■ **Raw data**:
** start **

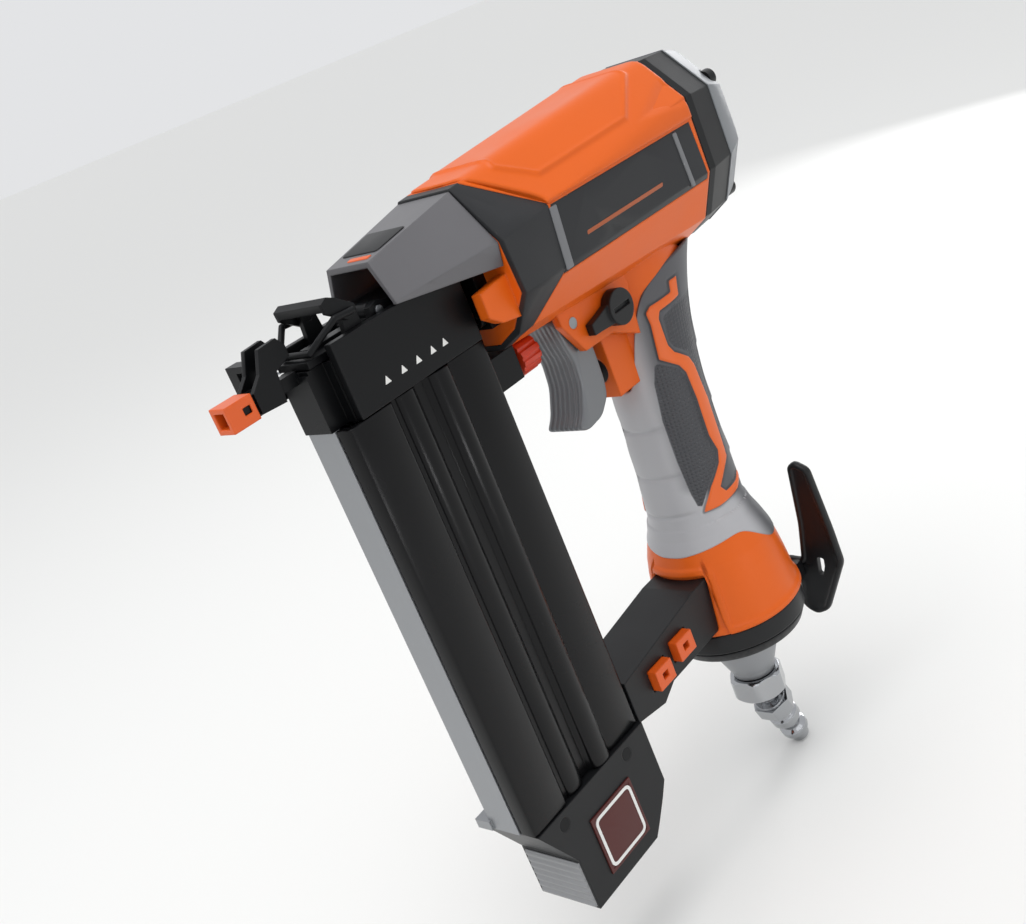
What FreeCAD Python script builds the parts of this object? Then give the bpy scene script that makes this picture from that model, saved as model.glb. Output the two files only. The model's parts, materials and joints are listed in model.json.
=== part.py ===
"""Pneumatic 18-gauge brad nailer, modelled as its separate pieces, in millimetres.

+Z is up, the nose points along -Y, and +X is the tool's left side. The origin is the centre of
the front face of the no-mar tip, on the drive axis, which runs along Y at x = 0 and z = 0.
"""

import FreeCAD
import Part
import math
import os

Vec = FreeCAD.Vector

# ---------------------------------------------------------------- clearances
TOUCH_GAP = 0.3        # between pieces of different bodies that pass each other
RUN_GAP = 0.06         # radial running fit of pins, pistons and stems

# ---------------------------------------------------------------- barrel and cylinder
BORE_RADIUS = 17.0     # cylinder bore
SLEEVE_WALL = 1.6
RETURN_GAP = 2.9       # air space round the sleeve
STROKE = 80.0          # piston travel
BARREL_FRONT = 98.5    # front face of the housing
BARREL_REAR = 205.0    # joint face of the rear cap
FRONT_WALL = 3.0
HALF_WIDTH = 27.4      # of the barrel at its front
TOP_HEIGHT = 27.5      # of the barrel at its front
REAR_GROWTH = 1.6      # how much wider the barrel is at its rear
REAR_RISE = 7.8        # how much higher the barrel is at its rear
COLLAR_WALL = 2.2
PANEL_DEPTH = 1.6
PANEL_HALF_HEIGHT = 10.6

# ---------------------------------------------------------------- rear end
GASKET = 1.0
RING_LENGTH = 16.0
CAP_LENGTH = 16.0
CAP_SCREW_RADIUS = 2.0
CAP_SCREW_HEAD = 3.4
VALVE_TRAVEL = 4.0     # of the head valve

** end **

■ **Set exercise**:
Exactly repeat the lines above, from the opening line through the one with "Vec = FreeCAD.Vector", and include nothing else.

■ **Solved problem**:
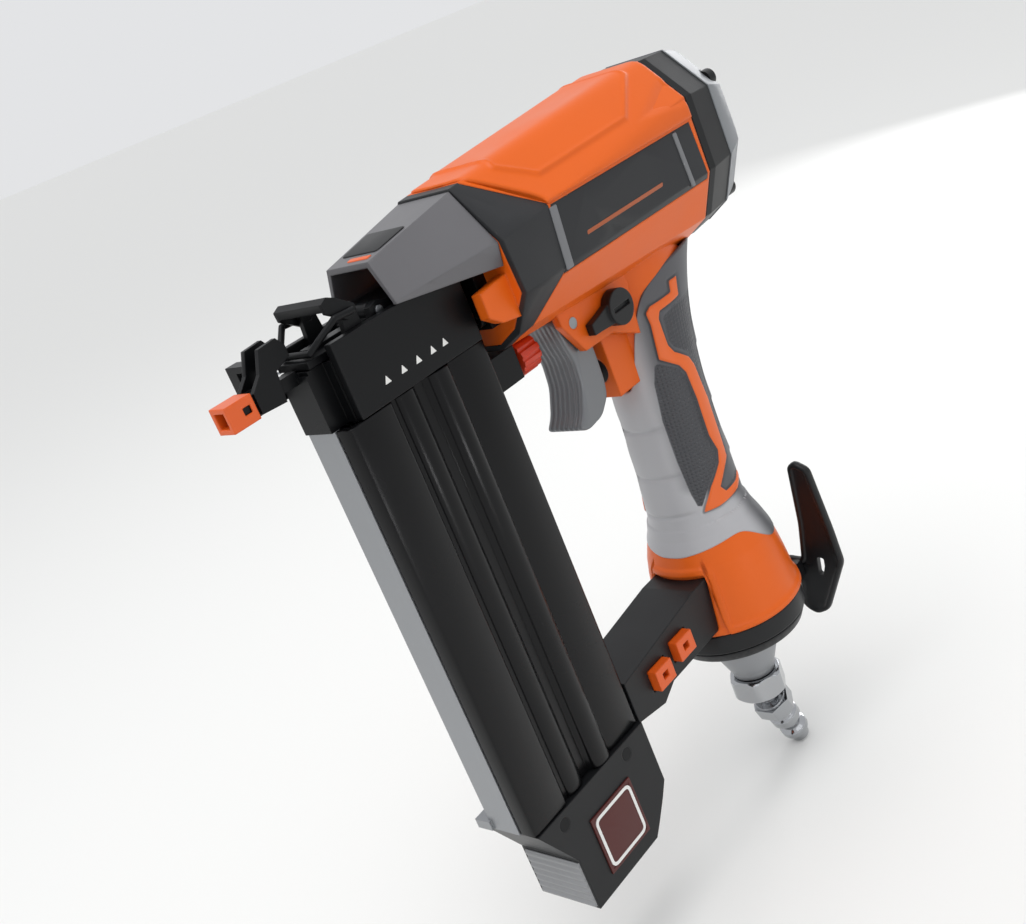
What FreeCAD Python script builds the parts of this object? Then give the bpy scene script that makes this picture from that model, saved as model.glb. Output the two files only. The model's parts, materials and joints are listed in model.json.
=== part.py ===
"""Pneumatic 18-gauge brad nailer, modelled as its separate pieces, in millimetres.

+Z is up, the nose points along -Y, and +X is the tool's left side. The origin is the centre of
the front face of the no-mar tip, on the drive axis, which runs along Y at x = 0 and z = 0.
"""

import FreeCAD
import Part
import math
import os

Vec = FreeCAD.Vector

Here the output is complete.